Dernièrement, j’ai animé une formation à la gestion de projets, en deux jours, pour des professeurs d’économie de l’enseignement professionnel, issus de différentes écoles. Le matin du deuxième jour, quelle ne fut pas ma surprise d’apprendre que six enseignantes – soit la moitié du groupe – avaient demandé à leur directrice de ne plus assister à la formation qui ne répondait pas à ce qu’elles souhaitaient. Elles avaient obtenu le soutien de leur direction…
Il faut reconnaître qu’il y avait effectivement un problème en ce qui concerne les objectifs de cette formation. Ceux qui m’avaient été communiqués en tant que formateur n’étaient pas ceux sur la base desquels les enseignants s’étaient inscrits, cette formation étant de plus pour la plupart un « troisième choix ».
Il y avait donc un vrai problème, mais – alors même que je m’étais efforcé durant toute la première journée de solliciter les enseignants pour coller à leur réalité – à aucun moment les enseignantes concernées n’ont exprimé de manière explicite ce qui allait entraîner leur abandon. Si elles l’avaient fait, nous aurions bien entendu analyser ensemble la situation pour y trouver des solutions, comme nous l’avons fait d’ailleurs avec les autres participants après avoir appris ce renoncement.

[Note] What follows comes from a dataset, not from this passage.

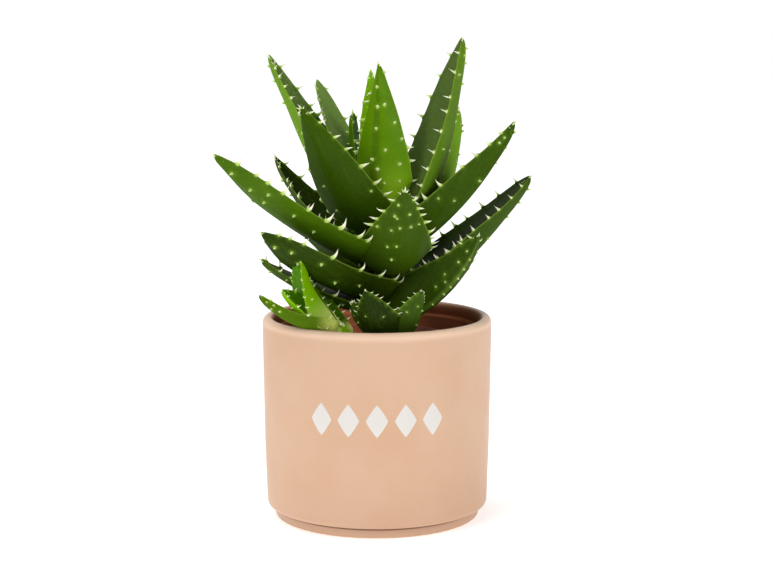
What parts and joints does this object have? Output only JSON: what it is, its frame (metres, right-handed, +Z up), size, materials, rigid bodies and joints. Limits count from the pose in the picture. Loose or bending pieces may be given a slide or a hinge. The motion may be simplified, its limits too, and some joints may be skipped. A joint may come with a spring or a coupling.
{
  "type": "potted aloe plant",
  "caption": "Toothed aloe rosette with offsets, rooted in soil in a thin plastic nursery pot that stands inside a round ceramic cover pot.",
  "frame": {"origin": "middle of the flat underside of the cover pot, on the surface it stands on", "axes": "+Z up along the pot's axis, -Y towards the viewer of the picture, +X to that viewer's right"},
  "size_m": [0.1637, 0.1284, 0.2532],
  "materials": {
    "ceramic": "satin glaze",
    "plastic": "smooth",
    "soil": "rough, moist",
    "bark": "rough",
    "leaf": "waxy, satin"
  },
  "bodies": {
    "root": {"cover_pot": "ceramic", "nursery_pot": "plastic", "soil": "soil", "stem": "bark", "pup_left_stem": "bark", "pup_front_stem": "bark", "leaf_heart": "leaf", "leaf_crown": "leaf", "leaf_left_tall": "leaf", "leaf_rear_upright": "leaf", "leaf_rear_left_upright": "leaf", "leaf_right_tall": "leaf", "leaf_rear_right_upright": "leaf", "leaf_left_broad": "leaf", "leaf_right_upper": "leaf", "leaf_rear_left": "leaf", "leaf_rear_right": "leaf", "leaf_left_long": "leaf", "leaf_front": "leaf", "leaf_rear": "leaf", "leaf_left_hidden": "leaf", "leaf_right_hidden": "leaf", "leaf_right_long": "leaf", "leaf_left_low": "leaf", "leaf_right_low": "leaf", "leaf_rear_low": "leaf", "leaf_left_lowest": "leaf", "pup_left_leaf_upright": "leaf", "pup_left_leaf_front": "leaf", "pup_left_leaf_middle": "leaf", "pup_left_leaf_long": "leaf", "pup_left_leaf_basal": "leaf", "pup_front_leaf_right": "leaf", "pup_front_leaf_broad": "leaf", "pup_front_leaf_left": "leaf"}
  },
  "joints": []
}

Celui-ci est quand même très interpellant. Admettons pour un court instant et à titre de simple hypothèse que certains élèves de ces enseignantes estiment que le cours qu’elles leur dispensent ne répond pas tout à fait à ce qu’ils souhaitent. Admettons que ces élèves aillent s’exprimer auprès de la direction de l’établissement en demandant de pouvoir ne plus assister au cours d’économie. Admettons que la direction estime cette demande tout à fait justifiée et décide donc de dispenser lesdits élèves de l’obligation de se former dans cette branche. Quelle serait la réaction des enseignantes ? Accepteraient-elles une seule seconde cette attitude, tant de la part des élèves que de la direction ?
Racontant ma mésaventure à une de mes collègues qui avait donné la même formation dans le même contexte (et donc avec le même problème au niveau de la communication des objectifs), elle me dit avoir vécu une expérience similaire, si ce n’est que les enseignants insatisfaits s’étaient réunis à une table en tournant le dos à la formatrice, en lisant, en discutant, voire en tapant la carte… ! Les enseignants qui continuaient à suivre la formation, en s’y intéressant, leur avaient demandé d’avoir au moins la décence de s’en aller. Mais ils étaient restés en montrant clairement leur mépris. À nouveau, je n’ose imaginer une seule seconde quelle serait la réaction de ces enseignants contestataires si leurs élèves se permettaient de faire la même chose qu’eux !
Mon métier m’a amené à former des adultes dans de nombreux contextes (entreprises privées, administrations, organismes parastataux, enseignement…) et un peu partout dans le monde. Cette large expérience m’a conduit à penser que le public le plus difficile en formation est constitué d’enseignants occidentaux. Ma dernière expérience n’a fait que renforcer cette perception.
Loin de moi l’idée de généraliser. Ancien enseignant moi-même, je peux aussi témoigner qu’il y a de nombreux enseignants qui adoptent une attitude très positive en formation, cherchant à profiter pleinement de celle-ci, même si elle ne correspond pas toujours exactement à ce qu’ils souhaiteraient.
N’empêche, quand j’entends ces mêmes enseignants se plaindre des conditions dans lesquelles ils doivent travailler, liés notamment à la démotivation des élèves et à leurs attitudes négatives, je ne peux que me demander si ces enseignants n’ont pas tout simplement les élèves qu’ils méritent.